6. What are the standard units for specific conductivity and molar conductivity?

As per the SI system and NCERT guidelines, the units are:

  • The SI unit for specific conductivity (κ) is Siemens per metre (S m⁻¹). However, the more commonly used unit in practice is Siemens per centimetre (S cm⁻¹).
  • The SI unit for molar conductivity (Λm) is Siemens metre squared per mole (S m² mol⁻¹). The commonly used unit is Siemens centimetre squared per mole (S cm² mol⁻¹).

7. What is the significance of limiting molar conductivity (Λ°m)?
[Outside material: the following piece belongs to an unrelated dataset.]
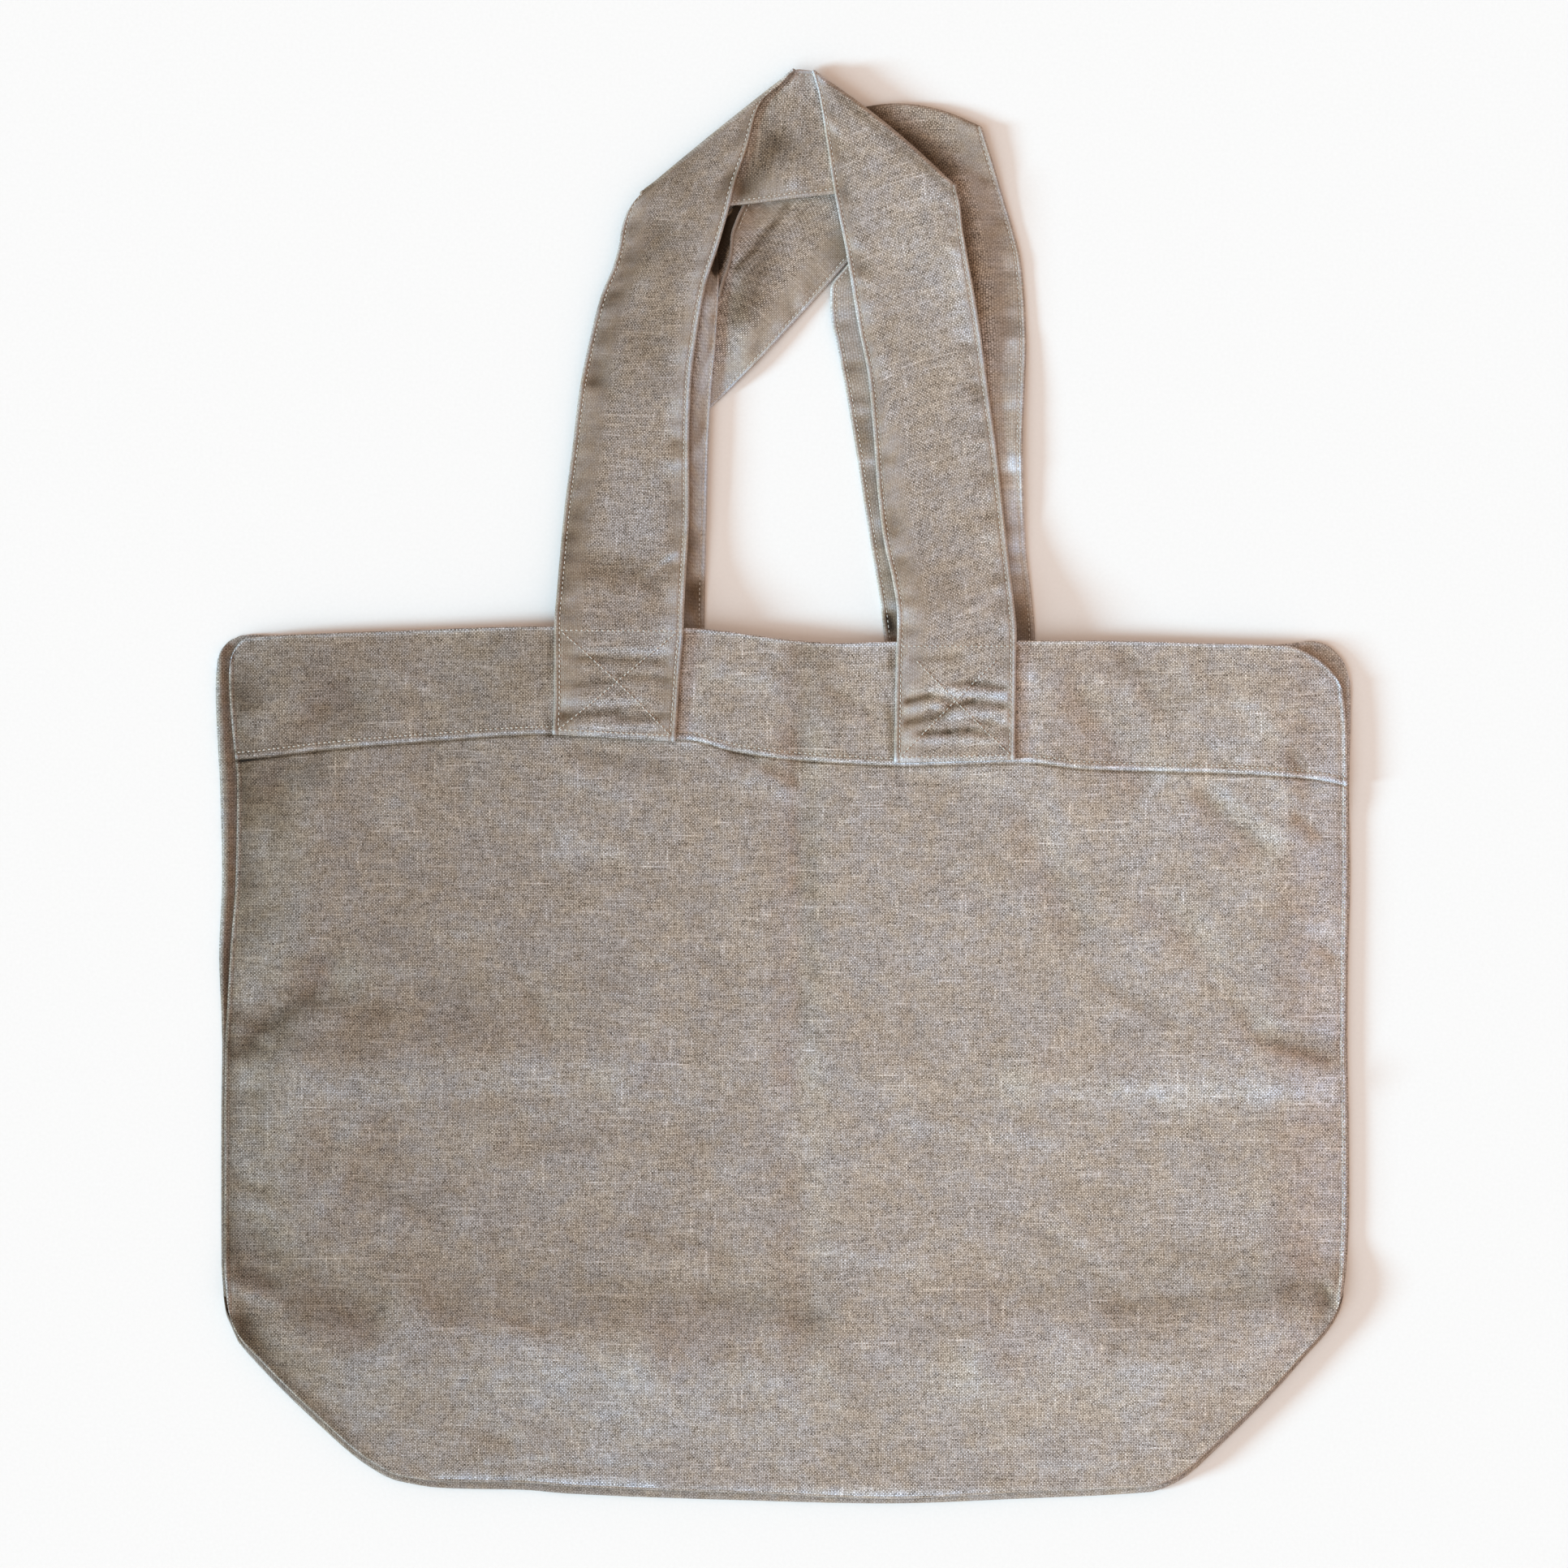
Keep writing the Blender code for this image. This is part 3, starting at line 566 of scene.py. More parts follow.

Limiting molar conductivity (Λ°m) represents the molar conductivity of an electrolyte solution at infinite dilution, meaning when its concentration approaches zero. At this point, inter-ionic attractions are negligible, and each ion contributes its maximum to the conductivity. Its significance lies in:

  • Comparing Electrolytes: It provides a baseline to compare the conducting power of different electrolytes (strong vs. weak).
  • Calculating Dissociation: For weak electrolytes, it is used in Kohlrausch's law to calculate their degree of dissociation (α = Λm / Λ°m).

8. How is the conductivity of an ionic solution measured experimentally?

The conductivity of an ionic solution is measured using a conductivity cell connected to a Wheatstone bridge. A pure direct current (DC) cannot be used as it would cause electrolysis and change the solution's composition. Instead, an alternating current (AC) is used to prevent the polarisation of electrodes. The resistance (R) of the solution is measured, and conductivity (κ) is calculated using the formula κ = (1/R) × (l/A), where (l/A) is the cell constant.